Supplied information:

-- Start --

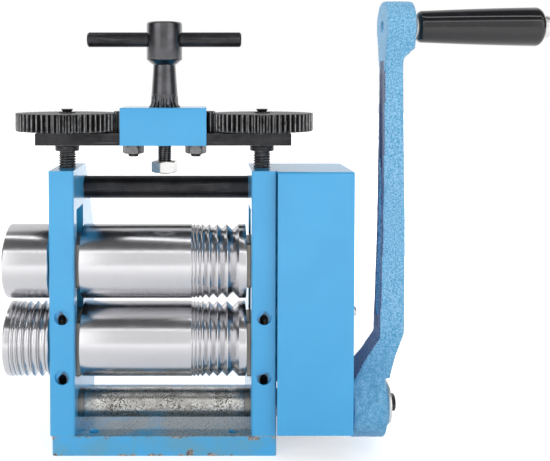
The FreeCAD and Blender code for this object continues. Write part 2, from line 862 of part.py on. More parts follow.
def end_screw_right(seat, axis_z, rim):
    """Washer and hexagon screw on the right end of a roll."""
    washer = rod_x(rim, seat, seat + washer_height, roll_y, axis_z)
    head = along_x(hexagon(bolt_flats, bolt_head_height), seat + washer_height, roll_y, axis_z)
    shank = rod_x(bolt_radius, seat - bolt_reach, seat + washer_height, roll_y, axis_z)
    washer = washer.cut(shank)
    return Part.makeCompound([washer, head.fuse(shank).removeSplitter()])


def cover_outline(inset, low):
    """YZ outline of the gear cover, drawn inwards by inset, down to low."""
    nose = front - cover_front_stand + inset
    slope = math.atan2(frame_shoulder_drop, back - frame_top_back)
    shift = inset * math.tan(slope / 2)
    bend = cover_bend_radius - inset
    return [(nose, low, 0.0), (back - inset, low, 0.0),
            (back - inset, shoulder_height - inset * math.tan(math.radians(45) - slope / 2), bend),
            (frame_top_back - shift, frame_top - inset, bend), (nose, frame_top - inset, bend)]


def gear_cover():
    """Folded sheet box over the gears, open underneath and against the right frame."""
    outer = plate_x(cover_outline(0.0, cover_floor_height), 0.0, frame_outer, cover_end)
    inner = plate_x(cover_outline(cover_wall, cover_floor_height - cut_past), 0.0,
                    frame_outer - cut_past, cover_end - cover_wall)
    shell = outer.cut(inner)
    hole = arm_hub_spigot_radius() + cover_shaft_hole_gap
    inside = cover_end - cover_wall
    shell = shell.cut(hole_x(hole, inside, cover_end, crank_y, crank_axis_height))
    for y, z in standoff_places():
        shell = shell.cut(hole_x(small_screw_radius, inside, cover_end, y, z))
    return shell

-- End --

The problem: Only the lines from the beginning of the material above through the line with "(frame_top_back - shift, frame_top" are wanted; extract them exactly.

Answer to this exercise:
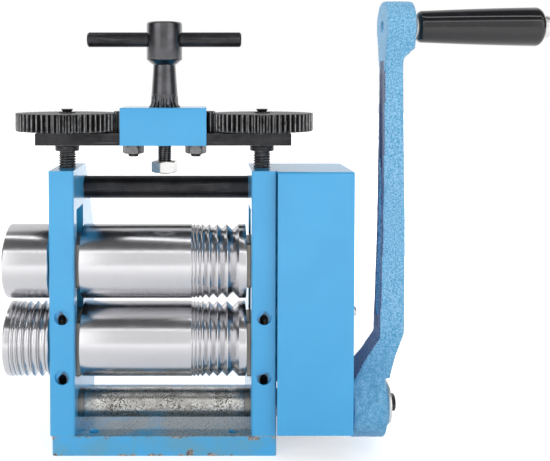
The FreeCAD and Blender code for this object continues. Write part 2, from line 862 of part.py on. More parts follow.
def end_screw_right(seat, axis_z, rim):
    """Washer and hexagon screw on the right end of a roll."""
    washer = rod_x(rim, seat, seat + washer_height, roll_y, axis_z)
    head = along_x(hexagon(bolt_flats, bolt_head_height), seat + washer_height, roll_y, axis_z)
    shank = rod_x(bolt_radius, seat - bolt_reach, seat + washer_height, roll_y, axis_z)
    washer = washer.cut(shank)
    return Part.makeCompound([washer, head.fuse(shank).removeSplitter()])


def cover_outline(inset, low):
    """YZ outline of the gear cover, drawn inwards by inset, down to low."""
    nose = front - cover_front_stand + inset
    slope = math.atan2(frame_shoulder_drop, back - frame_top_back)
    shift = inset * math.tan(slope / 2)
    bend = cover_bend_radius - inset
    return [(nose, low, 0.0), (back - inset, low, 0.0),
            (back - inset, shoulder_height - inset * math.tan(math.radians(45) - slope / 2), bend),
            (frame_top_back - shift, frame_top - inset, bend), (nose, frame_top - inset, bend)]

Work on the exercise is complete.